The two Squaliolus species are the only sharks that have a spine on the first dorsal fin, but not the second. The spine is usually exposed in males and covered by skin in females. The tiny first dorsal fin originates about over the rear tip of the pectoral fin. The second dorsal fin is long and low, and originates over the front half of the pelvic fin bases. The pectoral fins are short with rounded margins, and the pelvic fins are long and low. The anal fin is absent. The caudal peduncle is thin and bears slight lateral keels. Males have shorter abdomens and longer caudal peduncles than females.

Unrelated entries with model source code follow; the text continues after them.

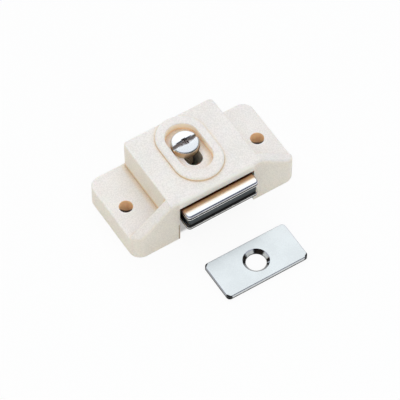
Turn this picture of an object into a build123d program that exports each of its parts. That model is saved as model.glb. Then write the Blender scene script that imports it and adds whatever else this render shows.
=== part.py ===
"""Adjustable magnetic catch for a cabinet door, with its strike plate.

A moulded housing is screwed down through its two end flanges. A magnet between two steel
pole plates slides in and out of the housing's front opening, and is held where it is set by
a clamp screw in a slot in the roof. The strike plate goes on the door.

Millimetres. The origin is midway between the two fixing holes, on the mounting plane.
+X runs along the catch, +Z points up out of the cabinet wall, and the poles face -Y.
"""
import os
from math import atan2, pi, tan
from build123d import *

os.makedirs("parts", exist_ok=True)

# ---- magnet and pole plates ---------------------------------------------------------------
pole_width = 21.3
pole_depth = 13.1
pole_thickness = 1.5
pole_reach = 3.2             # in front of the housing
pole_corner = 1.0            # plan radius of the two front corners
pole_round = 0.4             # rolled edge that blanking leaves on each plate's outer face
magnet_width = 20.2
magnet_depth = 12.5
magnet_thickness = 2.8
magnet_setback = 0.25        # behind the front edges of the pole plates
magnet_bevel = 0.3
tail_width = 12.0            # tongue of the lower pole plate, under the screw
tail_margin = 4.2            # behind the screw's axis
tail_corner = 2.0
collar_wall = 1.0            # plunged and tapped collar under the tongue
collar_height = 2.0

# ---- clamp screw, M4 ----------------------------------------------------------------------
screw_diameter = 4.0
screw_length = 10.0          # under the head
screw_point = 0.5            # chamfer at the end
head_diameter = 7.5
head_height = 2.3
head_round = 0.5
drive_slot_width = 1.2
drive_slot_depth = 1.1
drive_cross_span = 2.8
drive_cross_width = 1.3
drive_cross_depth = 1.5
drive_turn = 3.0             # degrees, where the slot stopped when the screw was eased
screw_rest = 3.2             # behind the line of the fixing holes
travel_back = 0.5            # from where the screw stands to the rear end of its slot
travel_forward = 4.15        # and to the front end

# ---- housing: outside ---------------------------------------------------------------------
hole_pitch = 40.0            # between the two fixing holes
hole_diameter = 3.7          # clears a 3.5 mm wood screw
base_length = 49.0
base_depth = 24.0
base_height = 6.5            # thickness of the end flanges
base_corner = 3.2            # plan radius of the four flange corners
block_height = 15.5          # mounting plane to the top of the block
block_corner = 1.2           # the two rear uprights of the block
side_wall = 2.3              # beside the magnet's cavity
gusset_thickness = 3.1       # the two ramps beside the front opening
gusset_toe_flat = 0.1        # left upright below the rounding at a ramp's outer end
front_round = 0.9            # top edge of the whole front, ramps and lip
edge_round = 0.4             # every other outer edge

# ---- housing: raised boss, screw recess and slot ------------------------------------------
boss_width = 13.8
boss_front = 9.6             # in front of the hole line
boss_rear_inset = 0.1        # from the rear face of the block
boss_rise = 0.9
boss_round = 0.7
recess_bevel = 0.2
recess_margin = 0.75         # round the screw head, sideways
recess_end_margin = 1.65     # past the screw head, at each end of its travel
seat_thickness = 1.0         # floor of the recess, under the screw head

# ---- housing: inside ----------------------------------------------------------------------
roof = 2.5                   # over the magnet's cavity
rear_wall = 2.0
cavity_corner = 0.8
rail_width = 1.8             # the two clamping rails under the roof
flange_wall = 2.0            # walls of the pockets that core out the flanges
flange_skin = 2.0            # above those pockets
pocket_rib = 1.2
post_wall = 2.0              # round each fixing hole

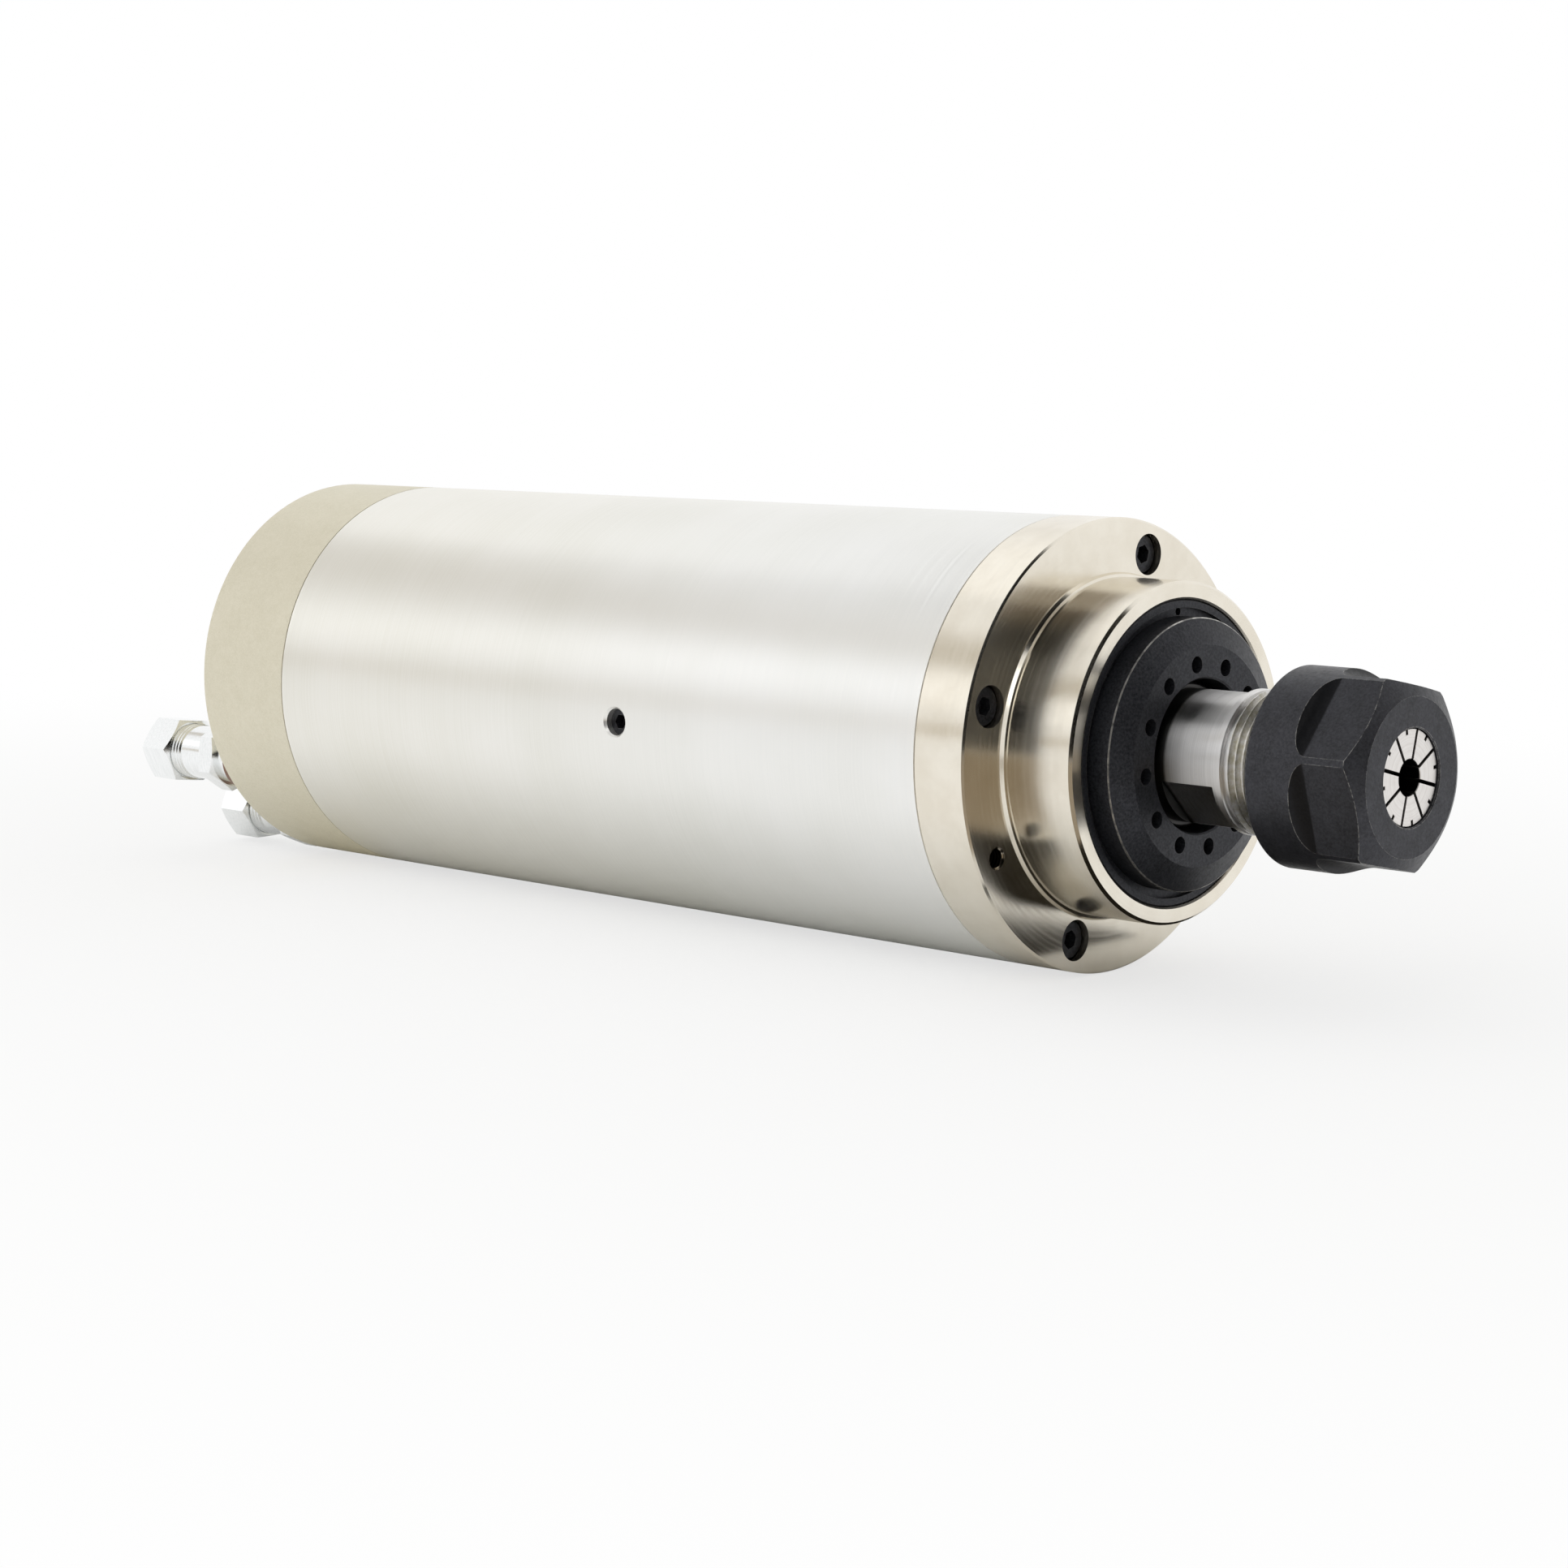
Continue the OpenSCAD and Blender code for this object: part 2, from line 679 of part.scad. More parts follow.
module rear_cap() {
    pocket_r = rear_pocket_r;
    r = body_r;
    round_r = 1;
    arc = [for (a = [0 : 15 : 90]) [r - round_r + round_r * cos(a), cap_rear + round_r - round_r * sin(a)]];
    color("#CFC9B8") difference() {
        turned(concat(
            [[0, cavity_x], [cavity_r, cavity_x], [cavity_r, seat_rear], [pocket_r, seat_rear],
            [pocket_r, tube_rear], [r - seam_depth, tube_rear], [r, tube_rear - seam_width]],
            arc, [[0, cap_rear]]
        ));
        for (angle = [inlet_angle, outlet_angle]) {
            at(angle, port_pcr, cap_rear - 1) cylinder(r = port_thread_r, h = port_thread_depth + 1);
            at(angle, port_pcr, cap_rear - 1) cylinder(r = water_bore / 2, h = cap_length + 2);
            at(angle, port_pcr, tube_rear - 2 * port_ring_section)
                cylinder(r = port_ring_r + port_ring_section + 0.1, h = 2);
        }
        spread(4, cap_screw_angle, screw_pcr, cap_rear - 1) cylinder(r = clearance_r, h = cap_length + 2);
        spread(4, cap_screw_angle, screw_pcr, cap_rear - 1)
            cylinder(r = counterbore_r, h = m4_head_h + head_recess + 1);
        at(connector_angle, connector_pcr, cap_rear - 1) cylinder(r = connector_r + 0.1, h = 20);
        at(connector_angle, connector_pcr, cap_rear + connector_wall)
            cylinder(r = connector_nut_r + 0.5, h = 20);
    }
}

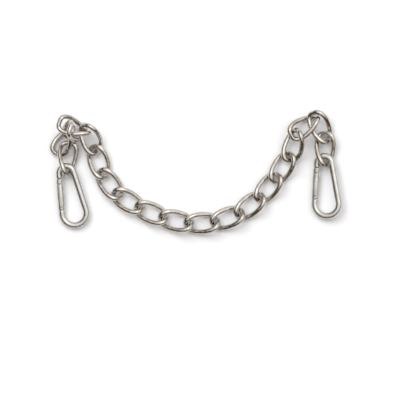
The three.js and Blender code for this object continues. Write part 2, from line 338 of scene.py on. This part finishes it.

The caudal fin is broad and triangular, with nearly symmetrical upper and lower lobes and a prominent notch in the trailing margin of the upper lobe. The dermal denticles are flattened and not toothed or elevated on stalks. This species is dark brown to black in color, becoming light towards the fin margins. Its underside is covered by light-producing photophores.

==Biology and ecology==
Little is known of the natural history of the smalleye pygmy shark. It feeds primarily on midwater squid, krill, shrimps, and small bony fishes such as lanternfish. The photophores on its underside may serve to camouflage its silhouette from predators by matching the downwelling light, a strategy known as "counter-illumination". Reproduction is aplacental viviparous as in other members of its family, with the young being born under 10 cm long. Males attain sexual maturity around 15 cm long.

==Human interactions==
The smalleye pygmy shark is infrequently caught by fisheries because of its small size, and has no economic value. This, coupled with its wide range, has led the IUCN to list it as Least Concern.